Experimental and numerical study of heat transfer due to developing flow in a two-pass rib roughened square duct

Abstract

Experimental and numerical study of flow and heat transfer in a two-pass channel featuring different rib geometries has been carried out. The thermal hydraulic performance of four different rib geometries – 45° angled, V, W and M-shaped ribs, have been reported and analyzed. The tests were performed over a Reynolds number range from 19,500 to 69,000. The channel aspect ratio was 1:1 (square), the rib-pitch-to-rib-height ratio (p/e) was 16 and the rib-height-to-channel hydraulic diameter ratio (e/Dh) was 0.125. The detailed Nusselt number distributions on the ribbed wall were obtained using transient liquid crystal thermography.
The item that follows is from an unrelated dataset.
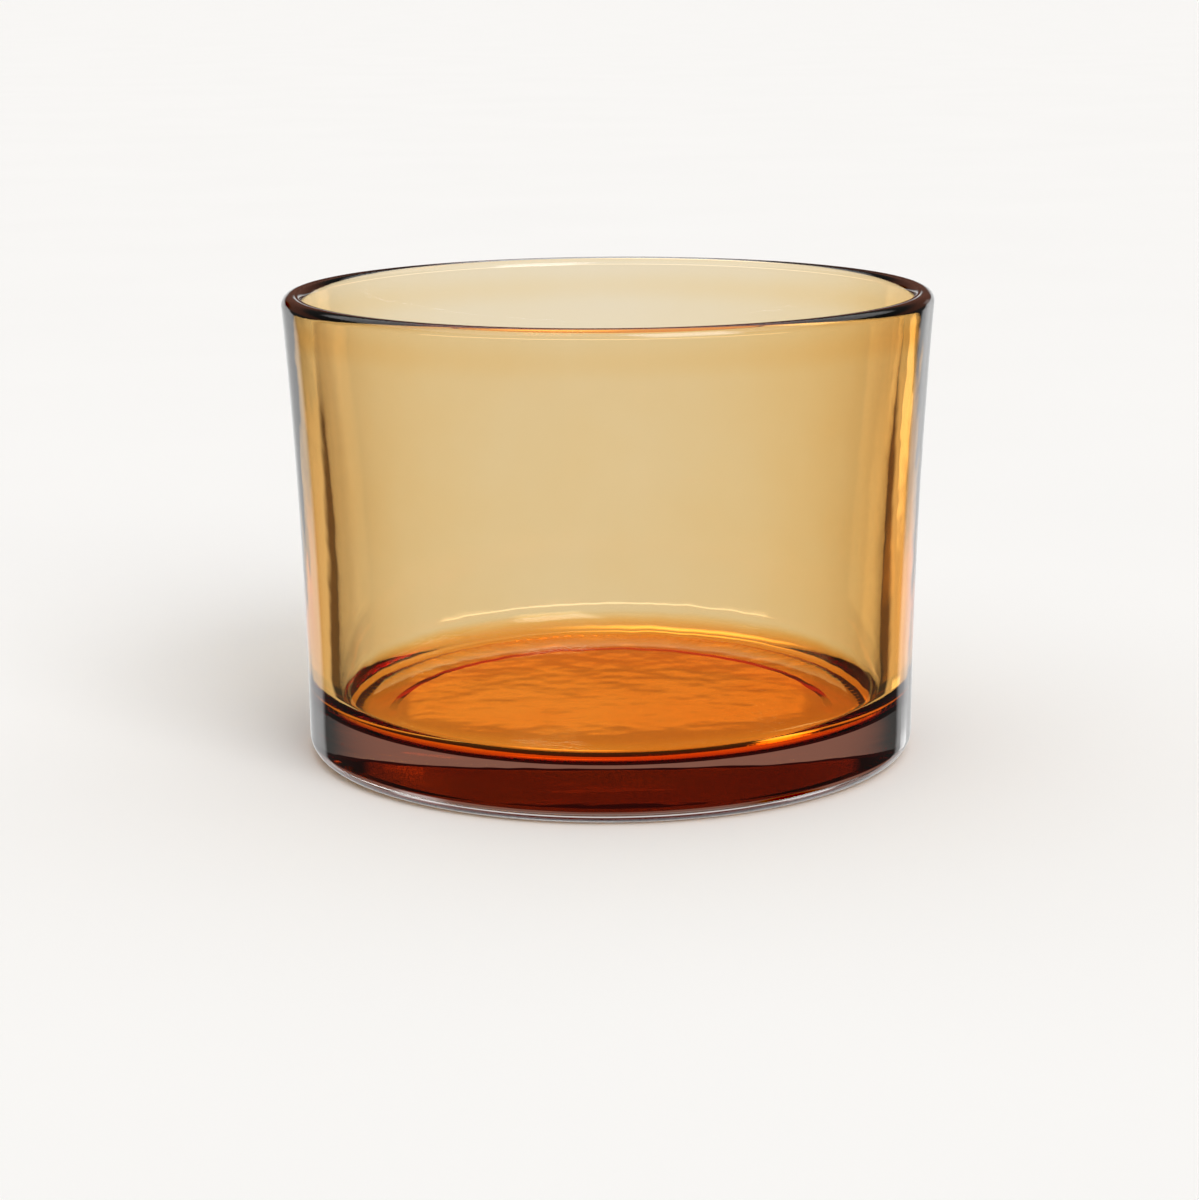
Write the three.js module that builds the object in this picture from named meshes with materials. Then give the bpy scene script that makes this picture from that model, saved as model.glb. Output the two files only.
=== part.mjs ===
// Empty candle jar: a pressed clear glass jar with a translucent amber coat on its inside.
// Millimetres, +Z up. The origin is the centre of the foot, on the surface that the jar stands on.
import * as THREE from "three";

// Overall sizes
const rimDiameter = 106; // outside, at the widest point of the rim
const height = 76; // from the bearing ring to the top of the rim
const footDiameter = 100.8; // outside, where the wall meets the heel

// Glass
const rimThickness = 3.2; // across the fire-polished rim, which is fully round
const lowerWallThickness = 4.9; // just above the heel
const floorThickness = 8; // solid glass under the inside floor
const heelRadius = 3; // outer edge between the wall and the bearing ring
const floorFillet = 5; // inner corner between the wall and the floor

// Underside
const bearingRingInnerDiameter = 75; // the ring that the jar stands on is outside this
const recessDepth = 0.25; // height of the underside's shallow recess over the bearing ring
const recessSlope = 1.5; // width of the sloping edge of the recess

// Coat
const coatThickness = 0.3; // colour coat, thickened from a film so that it is a sound solid
const coatClearance = 0.1; // between the glass and the coat that lies on it

// Smoothness of the turned surfaces
const turnSegments = 72;
const wallSteps = 8;
const rimSteps = 8; // from the outer wall over the crest to the inner wall
const coatLipSteps = 3; // how many of those the coat follows, from the inner wall towards the crest
const filletSteps = 5;

const rimRadius = rimDiameter / 2;
const footRadius = footDiameter / 2;
const rimRounding = rimThickness / 2;
const rimBase = height - rimRounding; // where the wall runs into the rounded rim
const ringRadius = bearingRingInnerDiameter / 2;

// Points of a circular arc in the profile plane, from one angle to another, in radians.
function arc(centreRadius, centreHeight, radius, from, to, steps) {
  const points = [];
  for (let i = 0; i <= steps; i++) {
    const angle = from + ((to - from) * i) / steps;
    points.push(
      new THREE.Vector2(
        centreRadius + radius * Math.cos(angle),
        centreHeight + radius * Math.sin(angle),
      ),
    );
  }
  return points;
}

// A wall line that leaves the vertical at its foot and flares in one long arc to its top.
function flare(footR, footZ, topR, topZ, steps) {
  const rise = topZ - footZ;
  const spread = topR - footR;
  if (spread < 1e-6) {
    return [new THREE.Vector2(footR, footZ), new THREE.Vector2(topR, topZ)];
  }
  const radius = (rise * rise + spread * spread) / (2 * spread);
  const sweep = Math.asin(rise / radius);
  return arc(footR + radius, footZ, radius, Math.PI, Math.PI - sweep, steps);
}

// The inside of the glass, moved into the hollow by an offset: floor centre, floor, fillet, wall.
function insideLine(offset) {
  const fillet = floorFillet - offset;
  const floorZ = floorThickness + offset;
  const wallR = footRadius - lowerWallThickness - offset;
  const wallFootZ = floorThickness + floorFillet;
  const topR = rimRadius - rimThickness - offset;
  return [
    new THREE.Vector2(0, floorZ),
    ...arc(wallR - fillet, wallFootZ, fillet, -Math.PI / 2, 0, filletSteps),
    ...flare(wallR, wallFootZ, topR, rimBase, wallSteps).slice(1),
  ];
}

// The rim's rounding, moved inwards by an offset, from the inner wall over as many of its steps.
function lipLine(offset, steps) {
  const sweep = (Math.PI * steps) / rimSteps;
  const centreR = rimRadius - rimRounding - offset;
  return arc(centreR, rimBase, rimRounding, Math.PI, Math.PI - sweep, steps);
}

function turned(name, profile, material) {
  const geometry = new THREE.LatheGeometry(profile, turnSegments);
  geometry.rotateX(Math.PI / 2);
  const mesh = new THREE.Mesh(geometry, material);
  mesh.name = name;
  return mesh;
}

function clearGlass() {
  return new THREE.MeshStandardMaterial({
    color: 0xeef2f1,
    roughness: 0.02,
    metalness: 0,
    transparent: true,
    opacity: 0.35,
  });
}

function amberLacquer() {
  return new THREE.MeshStandardMaterial({
    color: 0xd98a35,
    roughness: 0.08,
    metalness: 0,
    transparent: true,
    opacity: 0.6,
  });
}

// The glass: recessed underside, bearing ring, heel, flared wall, round rim, inside wall and floor.
function glassJar() {
  const underside = [
    new THREE.Vector2(0, recessDepth),
    new THREE.Vector2(ringRadius - recessSlope, recessDepth),
    new THREE.Vector2(ringRadius, 0),
  ];
  const heelCentre = footRadius - heelRadius;
  const heel = arc(heelCentre, heelRadius, heelRadius, -Math.PI / 2, 0, filletSteps);
  const outerWall = flare(footRadius, heelRadius, rimRadius, rimBase, wallSteps);
  const rim = lipLine(0, rimSteps).reverse();
  const inside = insideLine(0).reverse();
  const profile = [
    ...underside,
    ...heel,
    ...outerWall.slice(1),
    ...rim.slice(1),
    ...inside.slice(1),
  ];
  return turned("glass_jar", profile, clearGlass());
}

// A face of the coat: floor, fillet, wall and the inner half of the rim, up to the coat's edge.
// The rim's curve is only moved inwards, so the coat thins out over it and never stands above the rim.
function coatLine(offset) {
  return [...insideLine(offset), ...lipLine(offset, coatLipSteps).slice(1)];
}

// The coat: a thin skin over the inside of the glass, open at the mouth.
function amberCoat() {
  const bonded = coatLine(coatClearance);
  const bare = coatLine(coatClearance + coatThickness).reverse();
  return turned("amber_coat", [...bonded, ...bare], amberLacquer());
}

const jar = new THREE.Group();
jar.add(glassJar(), amberCoat());

export default jar;
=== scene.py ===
"""Empty candle jar: a pressed clear glass with a thick foot and a translucent amber lacquer
sprayed inside it."""
import math

import bmesh
import bpy
from mathutils import Euler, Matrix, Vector


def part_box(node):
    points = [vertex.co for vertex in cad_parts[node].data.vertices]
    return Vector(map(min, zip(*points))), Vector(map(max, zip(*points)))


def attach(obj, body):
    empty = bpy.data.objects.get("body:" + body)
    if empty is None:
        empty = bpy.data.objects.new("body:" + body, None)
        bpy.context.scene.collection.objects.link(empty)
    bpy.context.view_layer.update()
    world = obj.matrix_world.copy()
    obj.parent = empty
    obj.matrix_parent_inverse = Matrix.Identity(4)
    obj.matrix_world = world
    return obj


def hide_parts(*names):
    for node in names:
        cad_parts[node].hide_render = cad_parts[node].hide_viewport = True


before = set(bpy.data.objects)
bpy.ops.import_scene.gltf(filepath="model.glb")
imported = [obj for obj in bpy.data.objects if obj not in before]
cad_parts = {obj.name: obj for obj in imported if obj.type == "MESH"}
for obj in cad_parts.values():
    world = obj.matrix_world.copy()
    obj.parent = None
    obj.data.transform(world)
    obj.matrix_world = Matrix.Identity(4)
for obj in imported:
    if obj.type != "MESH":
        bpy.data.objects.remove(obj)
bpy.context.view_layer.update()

MM = 0.001
HAIR = 0.01 * MM  # the looks stay this far inside the frame's outermost sizes
BODY = "root"
GLASS_NODE = "glass_jar"
COAT_NODE = "amber_coat"

# Sizes that the frame gives
rim_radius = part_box(GLASS_NODE)[1][0] - HAIR
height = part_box(GLASS_NODE)[1][2] - HAIR
lacquer_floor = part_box(COAT_NODE)[0][2]  # lowest point of the coat, just over the glass floor
lacquer_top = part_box(COAT_NODE)[1][2]  # its edge, on the inner half of the rim

# The glass, as the frame's solids have it
FOOT_RADIUS = 50.4 * MM
RIM_THICKNESS = 3.2 * MM
LOWER_WALL = 4.9 * MM
HEEL_RADIUS = 3.0 * MM
FLOOR_FILLET = 5.0 * MM
RING_RADIUS = 37.5 * MM
RECESS_DEPTH = 0.25 * MM
RECESS_SLOPE = 1.5 * MM
BOND_GAP = 0.1 * MM  # the frame's coat lies this far off the glass
FILM = 0.3 * MM  # the frame's coat is this thick

# What the frame leaves to the looks
SKIN_GAP = 0.02 * MM  # the bonded skins lie this far apart, so that they never share a plane
KNURLS = 120  # small pressed marks round the bearing ring, about 2.4 mm apart
KNURL_DEPTH = 0.05 * MM
KNURL_INNER = 43.4 * MM
KNURL_OUTER = 47.0 * MM
KNURL_MARGIN = 0.2 * MM  # sloping edge of each mark

# Fineness of the turned surfaces
TURN_STEPS = KNURLS * 4
WALL_STEPS = 24
RIM_STEPS = 24
LIP_STEPS = 9
FILLET_STEPS = 14
FLAT = 0.9999  # faces that look this straight up or down are shaded flat, all others smooth
MERGE = SKIN_GAP / 20  # points closer than this are one

rim_rounding = RIM_THICKNESS / 2
rim_base = height - rim_rounding
floor_z = lacquer_floor - BOND_GAP


# ---- drawing and turning ---------------------------------------------------------------------


def start(bm, r, z):
    return bm.verts.new((r, 0, z))


def line_to(bm, tip, r, z):
    """Draws the half section on from its tip, straight to radius r and height z."""
    made = bmesh.ops.extrude_vert_indiv(bm, verts=[tip])["verts"][0]
    made.co = (r, 0, z)
    return made


def arc_round(bm, tip, r, z, degrees, steps):
    """Draws the half section on from its tip, round a centre.

    Positive degrees turn from outwards to upwards."""
    turned = bmesh.ops.spin(
        bm,
        geom=[tip],
        cent=(r, 0, z),
        axis=(0, -1, 0),
        angle=math.radians(degrees),
        steps=steps,
        use_duplicate=False,
    )
    return next(v for v in turned["geom_last"] if isinstance(v, bmesh.types.BMVert))


def flare_to(bm, tip, top_r, top_z, steps):
    """Draws a wall that leaves the vertical at its foot and flares in one long arc."""
    rise = top_z - tip.co.z
    spread = top_r - tip.co.x
    radius = (rise * rise + spread * spread) / (2 * spread)
    sweep = math.degrees(math.asin(rise / radius))
    return arc_round(bm, tip, tip.co.x + radius, tip.co.z, -sweep, steps)


def turn(bm):
    """Spins the half section into a closed body of revolution, with its faces outwards."""
    bmesh.ops.spin(
        bm,
        geom=bm.verts[:] + bm.edges[:],
        cent=(0, 0, 0),
        axis=(0, 0, 1),
        angle=2 * math.pi,
        steps=TURN_STEPS,
        use_merge=True,
        use_duplicate=False,
    )
    bmesh.ops.remove_doubles(bm, verts=bm.verts, dist=MERGE)
    bmesh.ops.recalc_face_normals(bm, faces=bm.faces)


def finish_piece(bm, name, node_name, materials):
    for face in bm.faces:
        face.smooth = abs(face.normal.z) < FLAT
    mesh = bpy.data.meshes.new(name)
    bm.to_mesh(mesh)
    bm.free()
    for material in materials:
        mesh.materials.append(material)
    piece = bpy.data.objects.new(name, mesh)
    bpy.context.scene.collection.objects.link(piece)
    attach(piece, BODY)
    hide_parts(node_name)
    return piece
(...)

Numerical simulations (using ANSYS Fluent) have been carried out to resolve the complex flow field peculiar to rib turbulator shapes, for detailed understanding of the experimentally measured heat transfer coefficients. For the numerical simulations, realizable version of k-ε model was chosen because of its ability to predict separated flows behind ribs. Also, CFD simulations have been validated with experimentally obtained pressure measurements at several locations in the two pass channel. In addition to flow validation, the numerically obtained heat transfer results are validated and compared with the experiments and discussion has been presented on the role of secondary flows, turbulent kinetic energy etc., on heat transfer augmentation due to the presence of the ribs.